A las siete y media organizamos cena, intentando que sea un poco más ligera, pero siempre con algo de sartén, o de brasa, porque con el frio hemos tirado de parrillas, cenizas y derivados.
Me gusta darle un repaso a los correos y cerrar asuntos pendientes después de cenar, aunque sea media hora, mientras el telediario desgrana las cifras del día.
Sobre las nueve y media el pequeño da orden de apagar los móviles, poner la casa en penumbra y buscar el capítulo que toca de la serie que estamos viendo (This is Us).
A las once menos cuatro toca calentar de nuevo leche para el resopón de antes de acostarse. Los niños hay días que salen a litro de leche por cabeza.
Un poco de literatura de ficción para terminar de desconectar y caer rendido, pensando ya en que no será necesario que suene el despertador, que pasadas las cinco de la mañana me pondré en marcha pensando en lo qué falta en la nevera, en el guiso que requiere un proceso un poco más complicado. Cocina diletante non stop.

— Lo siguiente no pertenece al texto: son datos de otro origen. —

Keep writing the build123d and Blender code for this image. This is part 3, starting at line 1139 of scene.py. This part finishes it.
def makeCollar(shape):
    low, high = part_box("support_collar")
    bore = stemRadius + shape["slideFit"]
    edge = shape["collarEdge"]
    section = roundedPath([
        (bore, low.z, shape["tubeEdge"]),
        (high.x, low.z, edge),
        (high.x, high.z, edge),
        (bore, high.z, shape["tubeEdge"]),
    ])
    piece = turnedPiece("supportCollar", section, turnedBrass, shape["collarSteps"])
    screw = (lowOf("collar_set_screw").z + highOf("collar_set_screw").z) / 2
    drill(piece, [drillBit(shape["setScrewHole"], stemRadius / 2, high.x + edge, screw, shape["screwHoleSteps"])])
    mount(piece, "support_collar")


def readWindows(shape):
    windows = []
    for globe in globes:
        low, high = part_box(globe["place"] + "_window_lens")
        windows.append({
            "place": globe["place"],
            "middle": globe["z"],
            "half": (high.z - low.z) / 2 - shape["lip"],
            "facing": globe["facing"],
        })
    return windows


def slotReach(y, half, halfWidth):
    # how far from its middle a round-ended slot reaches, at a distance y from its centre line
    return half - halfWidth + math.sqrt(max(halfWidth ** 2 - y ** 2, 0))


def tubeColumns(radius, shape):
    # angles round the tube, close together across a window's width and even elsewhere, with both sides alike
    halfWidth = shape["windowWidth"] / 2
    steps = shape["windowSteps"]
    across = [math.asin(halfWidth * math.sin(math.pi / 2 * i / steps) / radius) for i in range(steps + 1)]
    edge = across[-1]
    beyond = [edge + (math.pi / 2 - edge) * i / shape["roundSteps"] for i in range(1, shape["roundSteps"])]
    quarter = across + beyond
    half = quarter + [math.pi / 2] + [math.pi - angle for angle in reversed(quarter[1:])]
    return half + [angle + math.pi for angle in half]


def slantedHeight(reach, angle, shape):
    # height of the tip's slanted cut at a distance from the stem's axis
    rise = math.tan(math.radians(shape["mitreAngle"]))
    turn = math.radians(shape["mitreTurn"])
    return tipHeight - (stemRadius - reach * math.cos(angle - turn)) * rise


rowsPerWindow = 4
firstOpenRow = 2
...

Sigo recordando que ninguno de los postres que pido prestados a la Marquesa de Parabere lo puedo preparar en realidad (excepto las torrijas). Hoy unas manzanas a la Bar Le-Duc, una compota de manzana con mermelada de grosellas.
Se necesitan 4 manzanas hermosas, 3 decilitros (un vaso de los de nocilla) de almíbar avainillado y 3 cucharadas de mermelada de fresa o grosella.

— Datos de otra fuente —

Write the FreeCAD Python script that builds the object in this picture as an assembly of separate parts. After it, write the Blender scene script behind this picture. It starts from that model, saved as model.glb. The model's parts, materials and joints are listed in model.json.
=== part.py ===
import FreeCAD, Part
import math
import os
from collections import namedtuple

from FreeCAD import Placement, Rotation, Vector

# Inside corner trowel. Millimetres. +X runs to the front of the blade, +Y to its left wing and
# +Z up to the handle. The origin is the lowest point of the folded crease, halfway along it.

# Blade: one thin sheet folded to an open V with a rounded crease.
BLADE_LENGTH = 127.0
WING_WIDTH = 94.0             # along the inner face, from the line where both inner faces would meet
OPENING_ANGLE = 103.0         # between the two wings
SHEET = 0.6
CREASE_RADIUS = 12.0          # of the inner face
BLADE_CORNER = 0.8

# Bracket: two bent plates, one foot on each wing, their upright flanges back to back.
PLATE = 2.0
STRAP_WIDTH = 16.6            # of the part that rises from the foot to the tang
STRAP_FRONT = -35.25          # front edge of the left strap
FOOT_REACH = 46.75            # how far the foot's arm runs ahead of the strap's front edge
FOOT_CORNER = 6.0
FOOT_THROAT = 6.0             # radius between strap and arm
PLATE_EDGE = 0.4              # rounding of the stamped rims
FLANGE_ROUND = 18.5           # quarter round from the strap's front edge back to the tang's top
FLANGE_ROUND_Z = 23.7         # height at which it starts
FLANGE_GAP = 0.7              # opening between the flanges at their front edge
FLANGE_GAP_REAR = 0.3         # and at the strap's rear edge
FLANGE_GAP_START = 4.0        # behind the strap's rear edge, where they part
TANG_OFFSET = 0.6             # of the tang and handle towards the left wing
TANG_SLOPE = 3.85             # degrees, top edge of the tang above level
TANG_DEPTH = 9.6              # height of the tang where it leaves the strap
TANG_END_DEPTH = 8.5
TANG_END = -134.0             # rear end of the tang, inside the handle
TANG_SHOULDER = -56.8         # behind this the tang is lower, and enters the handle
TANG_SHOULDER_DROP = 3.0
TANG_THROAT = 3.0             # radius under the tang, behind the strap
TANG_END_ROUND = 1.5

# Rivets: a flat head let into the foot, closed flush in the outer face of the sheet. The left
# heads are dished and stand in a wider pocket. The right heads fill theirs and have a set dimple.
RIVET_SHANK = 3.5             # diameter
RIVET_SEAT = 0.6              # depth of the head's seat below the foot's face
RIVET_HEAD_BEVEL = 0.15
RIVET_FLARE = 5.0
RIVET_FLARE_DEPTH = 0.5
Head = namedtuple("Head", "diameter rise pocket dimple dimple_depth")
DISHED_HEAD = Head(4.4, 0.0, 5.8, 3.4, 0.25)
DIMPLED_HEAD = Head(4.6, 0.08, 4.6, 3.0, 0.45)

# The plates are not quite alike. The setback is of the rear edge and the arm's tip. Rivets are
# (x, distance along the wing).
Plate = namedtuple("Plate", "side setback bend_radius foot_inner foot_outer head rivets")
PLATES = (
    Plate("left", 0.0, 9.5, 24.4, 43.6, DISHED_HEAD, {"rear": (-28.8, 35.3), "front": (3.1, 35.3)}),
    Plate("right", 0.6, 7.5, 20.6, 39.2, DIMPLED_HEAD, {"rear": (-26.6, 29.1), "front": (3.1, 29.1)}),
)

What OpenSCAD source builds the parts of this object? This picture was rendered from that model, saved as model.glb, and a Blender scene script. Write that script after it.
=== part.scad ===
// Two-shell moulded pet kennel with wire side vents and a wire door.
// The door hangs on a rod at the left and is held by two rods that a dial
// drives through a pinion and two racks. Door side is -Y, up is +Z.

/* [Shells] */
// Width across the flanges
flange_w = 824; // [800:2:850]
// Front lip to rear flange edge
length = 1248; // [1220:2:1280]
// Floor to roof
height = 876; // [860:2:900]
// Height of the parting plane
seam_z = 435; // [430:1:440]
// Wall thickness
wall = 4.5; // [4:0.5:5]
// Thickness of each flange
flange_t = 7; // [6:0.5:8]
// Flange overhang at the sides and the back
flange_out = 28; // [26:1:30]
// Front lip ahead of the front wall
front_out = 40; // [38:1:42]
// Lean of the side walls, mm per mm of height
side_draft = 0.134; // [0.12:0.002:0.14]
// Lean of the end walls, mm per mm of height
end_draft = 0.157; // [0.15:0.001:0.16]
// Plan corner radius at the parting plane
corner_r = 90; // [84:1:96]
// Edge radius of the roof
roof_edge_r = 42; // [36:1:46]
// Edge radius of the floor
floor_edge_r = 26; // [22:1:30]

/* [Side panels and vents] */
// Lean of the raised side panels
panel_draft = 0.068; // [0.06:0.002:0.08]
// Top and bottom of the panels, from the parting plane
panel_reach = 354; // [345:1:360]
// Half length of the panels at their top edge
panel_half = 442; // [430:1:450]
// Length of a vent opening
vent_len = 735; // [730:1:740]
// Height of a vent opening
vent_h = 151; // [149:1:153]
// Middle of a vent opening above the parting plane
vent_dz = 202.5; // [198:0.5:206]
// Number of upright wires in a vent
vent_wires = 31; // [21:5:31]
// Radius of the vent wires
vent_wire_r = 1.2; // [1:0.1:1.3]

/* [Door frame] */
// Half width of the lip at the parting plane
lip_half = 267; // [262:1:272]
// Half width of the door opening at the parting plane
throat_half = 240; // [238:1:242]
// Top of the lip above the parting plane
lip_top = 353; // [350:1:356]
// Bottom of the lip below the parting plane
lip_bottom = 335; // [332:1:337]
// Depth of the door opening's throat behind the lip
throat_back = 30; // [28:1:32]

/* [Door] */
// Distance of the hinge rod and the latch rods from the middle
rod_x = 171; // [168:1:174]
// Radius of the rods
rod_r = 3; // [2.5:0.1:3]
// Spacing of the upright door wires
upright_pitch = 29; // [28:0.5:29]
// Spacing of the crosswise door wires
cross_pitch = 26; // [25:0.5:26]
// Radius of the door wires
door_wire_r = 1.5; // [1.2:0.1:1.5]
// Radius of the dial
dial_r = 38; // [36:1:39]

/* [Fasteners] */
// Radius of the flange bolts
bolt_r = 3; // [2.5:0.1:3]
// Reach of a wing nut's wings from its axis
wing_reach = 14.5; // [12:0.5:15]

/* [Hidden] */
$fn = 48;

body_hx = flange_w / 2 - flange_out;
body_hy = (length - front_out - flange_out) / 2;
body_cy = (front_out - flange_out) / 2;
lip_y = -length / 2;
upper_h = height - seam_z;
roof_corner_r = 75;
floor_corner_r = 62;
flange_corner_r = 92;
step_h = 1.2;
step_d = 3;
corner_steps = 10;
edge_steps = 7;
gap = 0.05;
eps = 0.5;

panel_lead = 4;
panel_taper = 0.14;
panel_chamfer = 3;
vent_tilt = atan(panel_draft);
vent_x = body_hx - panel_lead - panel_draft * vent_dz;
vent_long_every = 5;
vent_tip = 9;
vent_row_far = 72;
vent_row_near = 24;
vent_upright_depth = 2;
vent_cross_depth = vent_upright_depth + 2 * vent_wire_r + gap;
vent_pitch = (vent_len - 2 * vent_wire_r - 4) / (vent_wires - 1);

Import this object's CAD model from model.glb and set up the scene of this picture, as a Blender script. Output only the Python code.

El almíbar se perpara con 300 gramos de azúcar, un litro de agua y media vaina de vainilla.
Se pelan las manzanas, se cortan en trozos regulares y se ponen a cocer en el almíbar hasta que queden blandas, sin deshacerse. Se escurren bien y se dejan sobre un plato. Antes de servir las manzanas se ponen las cucharadas de mermelada por encima.
Un consejo que no es de la Parabere, si se conserva el almíbar y se deja reposar. La manzana segrega una encima que hace que cuaje un poco, convirtiendo el almíbar en una crema gelatinosa que puede servir para endulzar otro plato.

He encontrado un Hopper casi juvenil, mucho más vivo en los colores. Un regalo para el día de Sant Jordi.